> DATA SEGMENT

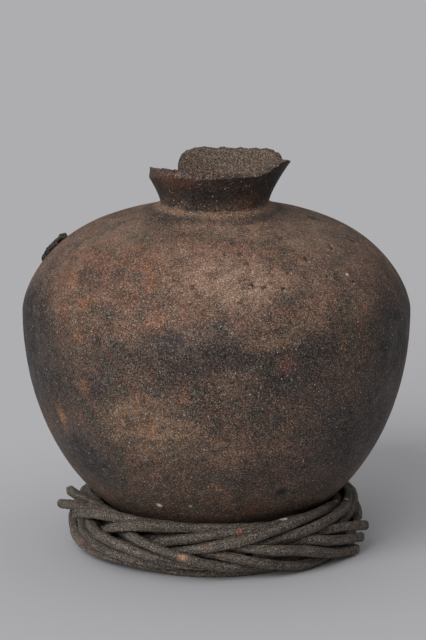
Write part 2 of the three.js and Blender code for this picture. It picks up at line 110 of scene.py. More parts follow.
class JarColours(bpy.types.PropertyGroup):
    clay: colour_property("Clay", "The fired clay below the belly", 86, 73, 64)
    shoulder: colour_property("Shoulder", "The fired clay above the belly", 120, 97, 82)
    # Soot also stands for painted shade: under the neck's foot, and on the jar's right side, which is
    # turned from the key lamp
    soot_and_shade: colour_property("Soot", "Smoked and blackened clay", 47, 45, 46)
    smoke: colour_property("Smoke", "The burnished dark neck", 50, 45, 43)
    olive: colour_property("Olive", "Greenish grey clouds in the clay", 68, 66, 59)
    # Slate also paints the shade at the bottom of each pit
    slate_and_pit_shade: colour_property("Slate", "Pits, dark inclusions and the darkest of the neck", 36, 36, 39)
    red: colour_property("Red", "Clay that fired red", 128, 88, 70)
    ember: colour_property("Ember", "Small spots that fired orange", 150, 106, 78)
    # Blush also paints a highlight: the key lamp's soft reflection on the front of the shoulder
    blush_and_highlight: colour_property("Blush", "Pale rosy clay", 150, 122, 104)
    tan: colour_property("Tan", "Worn clay and dust", 142, 116, 94)
    lining: colour_property("Lining", "The clay inside the jar and its neck", 100, 86, 74)
    grit: colour_property("Grit", "Pale grit in the clay", 222, 208, 188)
    chalk: colour_property("Chalk", "White specks of lime", 235, 230, 222)
    pitch: colour_property("Pitch", "The hardened patch", 30, 27, 24)
    brown_pitch: colour_property("Brown Pitch", "Brown blotches in the patch", 66, 57, 48)


class VineLook(bpy.types.PropertyGroup):
    step: length_property("Step", "From ring to ring along a vine", 2.4 * MM)
    sides: IntProperty(name="Sides", description="Corners round a vine", default=20)
    ridge: length_property("Ridge", "Depth of the furrows along the bark", 0.8 * MM)
    lump: length_property("Lump", "How much a vine swells and thins", 0.5 * MM)
    bark: colour_property("Bark", "Dry bark", 108, 97, 87)
    furrow: colour_property("Furrow", "Furrows and dark blotches in the bark", 66, 58, 52)
    dust: colour_property("Dust", "Pale dust on the bark", 140, 128, 115)
    speck: colour_property("Speck", "Pale specks on the bark", 180, 168, 150)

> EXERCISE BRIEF
Your task is to repeat each line of the material exactly.

> THE COMPLETED TASK
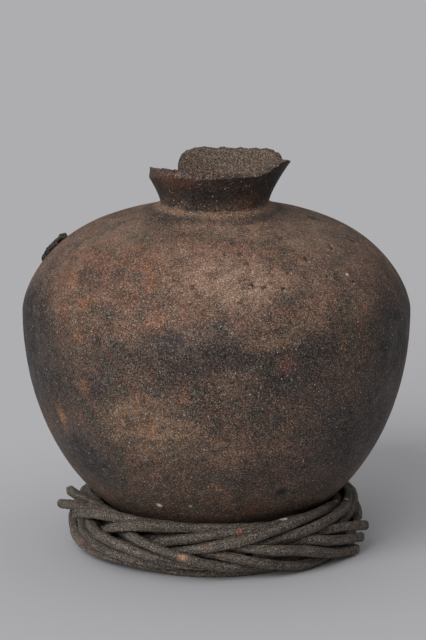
Write part 2 of the three.js and Blender code for this picture. It picks up at line 110 of scene.py. More parts follow.
class JarColours(bpy.types.PropertyGroup):
    clay: colour_property("Clay", "The fired clay below the belly", 86, 73, 64)
    shoulder: colour_property("Shoulder", "The fired clay above the belly", 120, 97, 82)
    # Soot also stands for painted shade: under the neck's foot, and on the jar's right side, which is
    # turned from the key lamp
    soot_and_shade: colour_property("Soot", "Smoked and blackened clay", 47, 45, 46)
    smoke: colour_property("Smoke", "The burnished dark neck", 50, 45, 43)
    olive: colour_property("Olive", "Greenish grey clouds in the clay", 68, 66, 59)
    # Slate also paints the shade at the bottom of each pit
    slate_and_pit_shade: colour_property("Slate", "Pits, dark inclusions and the darkest of the neck", 36, 36, 39)
    red: colour_property("Red", "Clay that fired red", 128, 88, 70)
    ember: colour_property("Ember", "Small spots that fired orange", 150, 106, 78)
    # Blush also paints a highlight: the key lamp's soft reflection on the front of the shoulder
    blush_and_highlight: colour_property("Blush", "Pale rosy clay", 150, 122, 104)
    tan: colour_property("Tan", "Worn clay and dust", 142, 116, 94)
    lining: colour_property("Lining", "The clay inside the jar and its neck", 100, 86, 74)
    grit: colour_property("Grit", "Pale grit in the clay", 222, 208, 188)
    chalk: colour_property("Chalk", "White specks of lime", 235, 230, 222)
    pitch: colour_property("Pitch", "The hardened patch", 30, 27, 24)
    brown_pitch: colour_property("Brown Pitch", "Brown blotches in the patch", 66, 57, 48)


class VineLook(bpy.types.PropertyGroup):
    step: length_property("Step", "From ring to ring along a vine", 2.4 * MM)
    sides: IntProperty(name="Sides", description="Corners round a vine", default=20)
    ridge: length_property("Ridge", "Depth of the furrows along the bark", 0.8 * MM)
    lump: length_property("Lump", "How much a vine swells and thins", 0.5 * MM)
    bark: colour_property("Bark", "Dry bark", 108, 97, 87)
    furrow: colour_property("Furrow", "Furrows and dark blotches in the bark", 66, 58, 52)
    dust: colour_property("Dust", "Pale dust on the bark", 140, 128, 115)
    speck: colour_property("Speck", "Pale specks on the bark", 180, 168, 150)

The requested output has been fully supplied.